Right now, though, it seems like the Wildcats might make March Madness. But the weird thing about the NCAA tournament is that unless you win your conference tournament, you have to make it based on a selection committee’s opinions. Every team’s schedule is different, so there’s no magic number of wins you have to hit, and there’s no one opponent you’re definitively supposed to root against. You just have to hope that your team looks good. It’s an inherently subjective system, but honestly, it works. We quibble about the seedings and the last few schools included, but the college basketball community reaches a general consensus about most of the teams in the field.

Living on the bubble is gut-wrenching: In professional sports, every game counts evenly. In college hoops, games against vaunted opponents provide the chance to get the upset that makes your tourney case, while games against trash squads could be the ones that drop you out of the field.

Northwestern currently feels “safe,” but of course that’s not the case. Two weeks ago, the team earned a top-25 ranking in the AP poll for only the second time since 1970, and the stories about Northwestern being a tournament lock began to sprout. Then news broke that leading scorer Lindsey has mono, and without him the Wildcats have gotten crushed by Purdue and lost at home to a dreadful Illinois team. Their next opponents are Wisconsin and Maryland. A pair of losses is possible, and could give Northwestern a four-game losing streak right after it hit the highest point the program has reached in years.
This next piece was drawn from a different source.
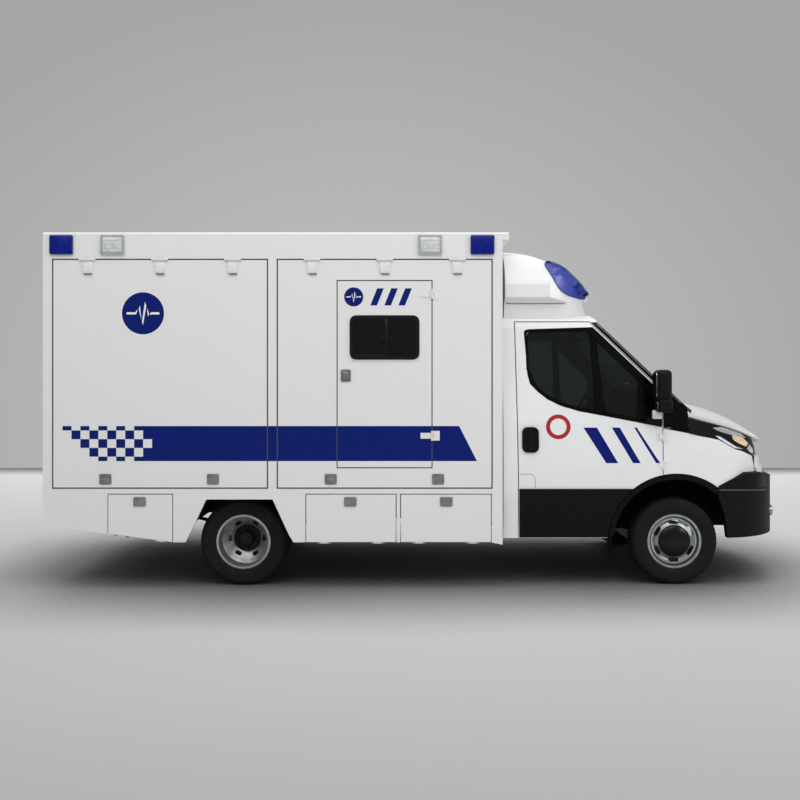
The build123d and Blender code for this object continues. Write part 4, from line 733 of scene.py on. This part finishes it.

I would like this season much better if my team could calmly coast into the tournament, forever ending this stupid drought. But I know in my heart of hearts this is how it’s supposed to be. Each game can push Northwestern closer to the place I want it so desperately to go. And each can also make this year’s bracket as Northwestern-less as the previous 77. Either way, I’m going to urge Chicago’s bus drivers to stay on the lookout for 6-foot-10 Big Ten Network commentators.